Goal: Reproduce exactly the opening lines of the listing, stopping after the line that contains "one node material" and including it.

Information supplied:
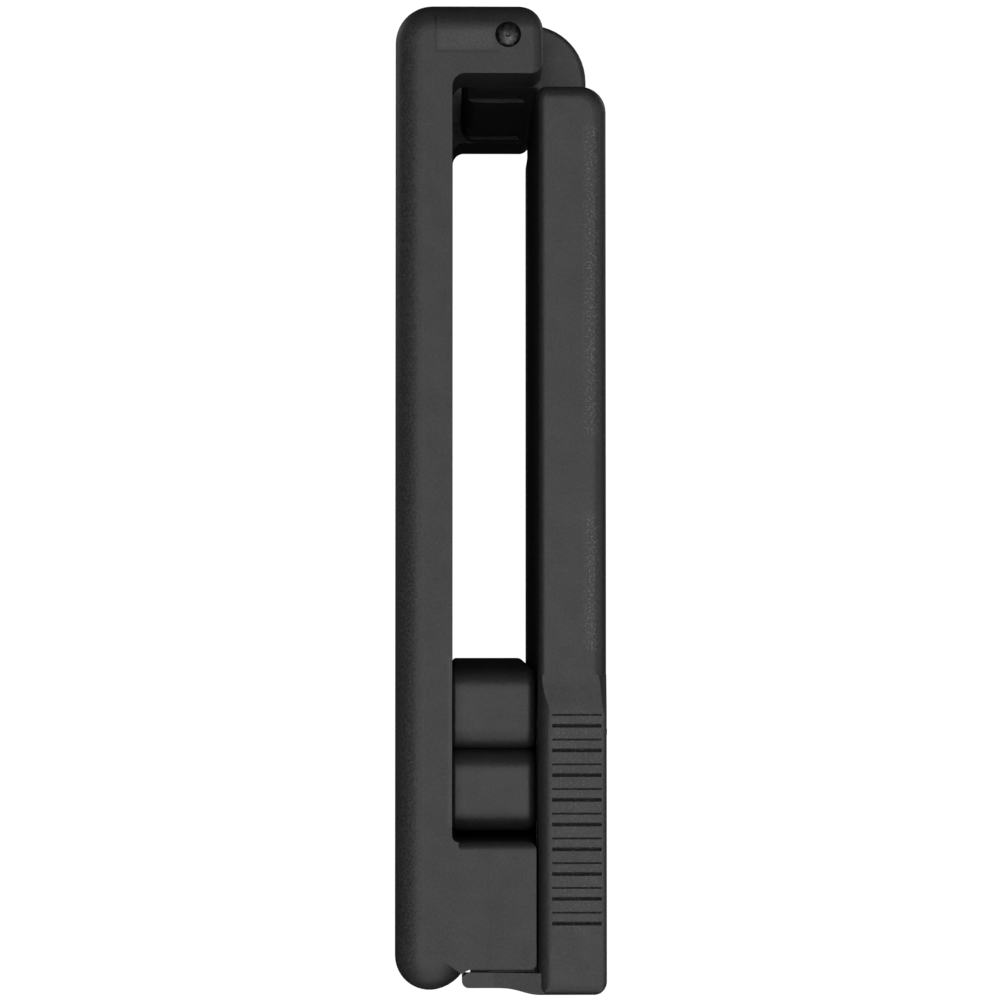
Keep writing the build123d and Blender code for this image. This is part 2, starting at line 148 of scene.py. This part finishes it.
def add_floor():
    """A plain pale floor just under the part, as white as the room; it lets the low light through."""
    half = 2.0
    height = cad_low.z - 0.02 * MM
    corners = [(x * half, y * half, height) for x, y in ((-1, -1), (1, -1), (1, 1), (-1, 1))]
    mesh = bpy.data.meshes.new("floor")
    mesh.from_pydata(corners, [], [(0, 1, 2, 3)])
    floor = bpy.data.objects.new("floor", mesh)
    bpy.context.scene.collection.objects.link(floor)
    material = bpy.data.materials.new("floor_white")
    material.use_nodes = True
    tree = material.node_tree
    tree.nodes.remove(tree.nodes["Principled BSDF"])
    clear = tree.nodes.new("ShaderNodeBsdfTransparent")
    glow = tree.nodes.new("ShaderNodeEmission")
    glow.inputs["Strength"].default_value = WHITE
    seen_as(tree, glow, clear, tree.nodes["Material Output"].inputs["Surface"])
    mesh.materials.append(material)


# ---- materials ----
class Shader:
    """Builds one node material in object coordinates, in metres."""

    def __init__(self, name):
        self.material = bpy.data.materials.new(name)
        self.material.use_nodes = True
        self.tree = self.material.node_tree
        self.principled = self.tree.nodes["Principled BSDF"]
        self.coordinates = self.tree.nodes.new("ShaderNodeTexCoord").outputs["Object"]

    def link(self, source, target):
        self.tree.links.new(source, target)

    def noise(self, grain, detail=2.0, roughness=0.5):
        """Noise whose features are about grain metres across."""
        node = self.tree.nodes.new("ShaderNodeTexNoise")
        node.inputs["Scale"].default_value = 1.0 / grain
        node.inputs["Detail"].default_value = detail
        node.inputs["Roughness"].default_value = roughness
        self.link(self.coordinates, node.inputs["Vector"])
        return node.outputs["Fac"]

    def ranged(self, value, low, high, to_low=0.0, to_high=1.0):
        return ranged(self.tree, value, low, high, to_low, to_high)

    def product(self, first, second):
        node = self.tree.nodes.new("ShaderNodeMath")
        node.operation = "MULTIPLY"
        self.link(first, node.inputs[0])
        self.link(second, node.inputs[1])
        return node.outputs[0]

    def mixed(self, factor, first, second):
        """A colour mix; first and second are colours or sockets."""
        node = self.tree.nodes.new("ShaderNodeMix")
        node.data_type = "RGBA"
        self.link(factor, node.inputs["Factor"])
        for socket, value in zip((node.inputs[6], node.inputs[7]), (first, second)):
            if isinstance(value, tuple):
                socket.default_value = value
            else:
                self.link(value, socket)
        return node.outputs[2]

    def bump(self, height, depth):
        node = self.tree.nodes.new("ShaderNodeBump")
        node.inputs["Distance"].default_value = depth
        node.inputs["Strength"].default_value = 1.0
        self.link(height, node.inputs["Height"])
        return node.outputs["Normal"]


def grey(value):
    return (value, value, value, 1.0)


def moulded_plastic(name, tone, rough, marks=()):
    """Matt black nylon: fine spark-eroded grain, slow tone drift from moulding, light and dark specks.
    Each mark is (x span, z span, edge softness, speck threshold, tone factor), in millimetres. A higher
    threshold leaves fewer specks, and one below zero fills the whole mark."""
    shader = Shader(name)
    grain = shader.noise(GRAIN_SIZE * MM, detail=3.0, roughness=0.6)
    drift = shader.noise(DRIFT_SIZE * MM, detail=4.0, roughness=0.6)
    cloud = shader.mixed(shader.ranged(drift, 0.3, 0.7), grey(tone * 0.9), grey(tone * 1.08))
    dark = shader.mixed(shader.ranged(grain, 0.3, 0.5, 1.0, 0.0), cloud, grey(tone * 0.66))
    fine = shader.mixed(shader.ranged(grain, 0.5, 0.72), dark, grey(tone * 1.5))
    if marks:
        split = shader.tree.nodes.new("ShaderNodeSeparateXYZ")
        shader.link(shader.coordinates, split.inputs[0])
        specks = shader.noise(SPECK_SIZE * MM, detail=2.0, roughness=0.7)
    for x_span, z_span, soft, threshold, factor in marks:
        amount = shader.ranged(specks, threshold, threshold + 0.1)
        for axis, (low, high) in (("X", x_span), ("Z", z_span)):
            value = split.outputs[axis]
            rise = shader.ranged(value, (low - soft) * MM, (low + soft) * MM)
            fall = shader.ranged(value, (high - soft) * MM, (high + soft) * MM, 1.0, 0.0)
            amount = shader.product(amount, shader.product(rise, fall))
        fine = shader.mixed(amount, fine, grey(tone * factor))
    shader.link(fine, shader.principled.inputs["Base Color"])
    shader.link(shader.ranged(drift, 0.3, 0.7, rough - 0.04, rough + 0.04),
                shader.principled.inputs["Roughness"])
    shader.link(shader.bump(grain, 0.02 * MM), shader.principled.inputs["Normal"])
    return shader.material


def blackened_steel(name, tone, rough):
    """Dark steel with worn brighter patches and a little grain."""
    shader = Shader(name)
    shader.principled.inputs["Metallic"].default_value = 1.0
    pattern = shader.noise(0.3 * MM, detail=3.0)
    wear = shader.mixed(shader.ranged(pattern, 0.45, 0.7), grey(tone), grey(tone * 2.2))
    shader.link(wear, shader.principled.inputs["Base Color"])
    shader.link(shader.ranged(pattern, 0.3, 0.7, rough - 0.08, rough + 0.08),
                shader.principled.inputs["Roughness"])
    shader.link(shader.bump(pattern, 0.01 * MM), shader.principled.inputs["Normal"])
    return shader.material


def dress(name, material):
    slots = nodes[name].data.materials
    slots.clear()
    slots.append(material)


# ---- thin roots where the squeeze tabs bend ----
def grip_outline(outer, reach):
    """The tab's section round its two rounded edges, from the inner one to the slot, as (x, y)."""
    rounds = ((outer - GRIP_WIDTH + GRIP_INNER_ROUND, GRIP_INNER_ROUND, 180),
              (outer - GRIP_OUTER_ROUND, GRIP_OUTER_ROUND, 90))
    outline = []
    for middle, radius, first in rounds:
        for step in range(ROUND_STEPS + 1):
            turn = math.radians(first - 90 * step / ROUND_STEPS)
            outline.append((middle + radius * math.cos(turn), reach - radius + radius * math.sin(turn)))
    outline.append((outer, SKIN_END))
    return outline


def skin_mesh(name, outline, side, seam):
    """A closed strip that follows the outline, a skin's thickness deep."""
    vertices = []
    for height in (seam + SKIN_HALF, seam - SKIN_HALF):
        for index, (x, y) in enumerate(outline):
            before = outline[max(index - 1, 0)]
            after = outline[min(index + 1, len(outline) - 1)]
            along = Vector((after[0] - before[0], after[1] - before[1])).normalized()
            for offset in (SKIN_LIFT, SKIN_TOP):
                place = (x - along.y * offset, side * (y + along.x * offset), height)
                vertices.append(Vector(place) * MM)
    ring = 2 * len(outline)
    faces = []
    for start in range(0, ring - 2, 2):
        near, far = start, start + 2
        low_near, low_far = near + ring, far + ring
        faces.append((near + 1, far + 1, low_far + 1, low_near + 1))
        faces.append((near, low_near, low_far, far))
        faces.append((near, far, far + 1, near + 1))
        faces.append((low_near, low_near + 1, low_far + 1, low_far))
    for first in (0, ring - 2):
        faces.append((first, first + 1, first + ring + 1, first + ring))
    mesh = bpy.data.meshes.new(name)
    mesh.from_pydata(vertices, [], faces)
    bm = bmesh.new()
    bm.from_mesh(mesh)
    bmesh.ops.recalc_face_normals(bm, faces=bm.faces)
    bm.to_mesh(mesh)
    bm.free()
    return mesh


def add_root(side, tab, joint):
    """The thin skin over the seam between the lever and a squeeze tab."""
    low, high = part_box(tab)
    outer = high.x / MM
    reach = max(abs(low.y), abs(high.y)) / MM
    seam = joint["pos_m"][2] / MM - SEAM_DROP
    mesh = skin_mesh(tab + "_root", grip_outline(outer, reach), side, seam)
    mesh.materials.append(lever_plastic)
    root = bpy.data.objects.new(tab + "_root", mesh)
    bpy.context.scene.collection.objects.link(root)
    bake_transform(root)


add_camera()
add_world()
add_floor()
softboxes = [
    ("front_softbox", (0.02, -1.3, 0.0), 1.2, FRONT_POWER),
    ("side_softbox", (0.9, -0.45, 0.1), 0.6, SIDE_POWER),
    ("floor_bounce", (0.03, -0.5, -0.7), 0.8, FLOOR_POWER),
    ("back_softbox_right", (0.9, 0.8, 0.5), 0.6, BACK_POWER),
    ("back_softbox_left", (-0.9, 0.8, 0.5), 0.6, BACK_POWER),
]
for name, place, size, power in softboxes:
    add_softbox(name, place, size, power)

frame_marks = [
    ((3.04, 3.2), (34.6, 37.4), 0.06, -1.0, 0.05),       # outline of a mould insert on the ears
    ((3.2, 8.0), (34.5, 34.66), 0.06, 0.3, 0.1),         # the outline's lower line
    ((3.3, 7.6), (34.8, 36.2), 0.25, 0.4, 2.4),          # rubbed patch inside it
    ((4.1, 4.5), (-25.0, -12.0), 0.12, 0.3, 1.8),        # painted highlight along the plate's inner edge beside the spacers
    ((-0.1, 1.8), (-36.0, 37.0), 0.7, 0.47, 2.4),        # rubbed specks along the rolled edge
]
lever_marks = [
    ((14.6, 15.5), (5.0, 29.0), 0.3, 0.52, 5.5),         # scuffs along the outer edge
    ((14.6, 15.5), (-11.5, -1.0), 0.3, 0.52, 5.5),
    ((12.0, 15.9), (-33.0, -16.0), 0.4, 0.56, 4.0),      # rubbed grip
]
frame_plastic = moulded_plastic("frame_plastic", 0.017, 0.5, frame_marks)
lever_plastic = moulded_plastic("lever_plastic", 0.017, 0.48, lever_marks)
spacer_plastic = moulded_plastic("spacer_plastic", 0.014, 0.46)
pin_steel = blackened_steel("pin_steel", 0.06, 0.4)
screw_steel = blackened_steel("screw_steel", 0.05, 0.42)

dress("main_frame", frame_plastic)
for name in ("clamp_lever", "release_tab_left", "release_tab_right"):
    dress(name, lever_plastic)
for name in ("upper_spacer", "lower_spacer"):
    dress(name, spacer_plastic)
dress("hinge_pin", pin_steel)
for name in ("upper_spacer_screws", "lower_spacer_screws"):
    dress(name, screw_steel)

joints = {joint["name"]: joint for joint in frame["joints"]}
for side, hand in ((-1, "left"), (1, "right")):
    add_root(side, "release_tab_" + hand, joints[hand + "_tab_squeeze"])

bpy.context.scene.view_settings.view_transform = "Standard"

Finished task:
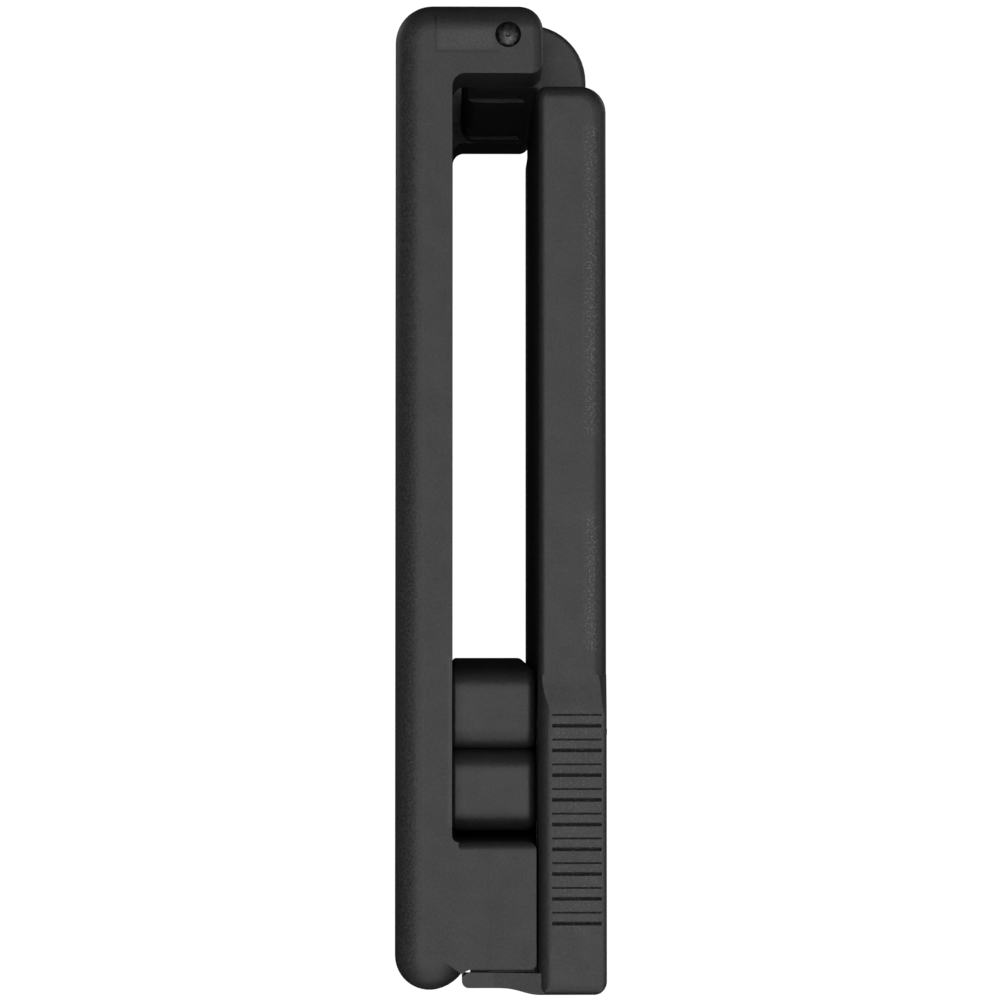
Keep writing the build123d and Blender code for this image. This is part 2, starting at line 148 of scene.py. This part finishes it.
def add_floor():
    """A plain pale floor just under the part, as white as the room; it lets the low light through."""
    half = 2.0
    height = cad_low.z - 0.02 * MM
    corners = [(x * half, y * half, height) for x, y in ((-1, -1), (1, -1), (1, 1), (-1, 1))]
    mesh = bpy.data.meshes.new("floor")
    mesh.from_pydata(corners, [], [(0, 1, 2, 3)])
    floor = bpy.data.objects.new("floor", mesh)
    bpy.context.scene.collection.objects.link(floor)
    material = bpy.data.materials.new("floor_white")
    material.use_nodes = True
    tree = material.node_tree
    tree.nodes.remove(tree.nodes["Principled BSDF"])
    clear = tree.nodes.new("ShaderNodeBsdfTransparent")
    glow = tree.nodes.new("ShaderNodeEmission")
    glow.inputs["Strength"].default_value = WHITE
    seen_as(tree, glow, clear, tree.nodes["Material Output"].inputs["Surface"])
    mesh.materials.append(material)


# ---- materials ----
class Shader:
    """Builds one node material in object coordinates, in metres."""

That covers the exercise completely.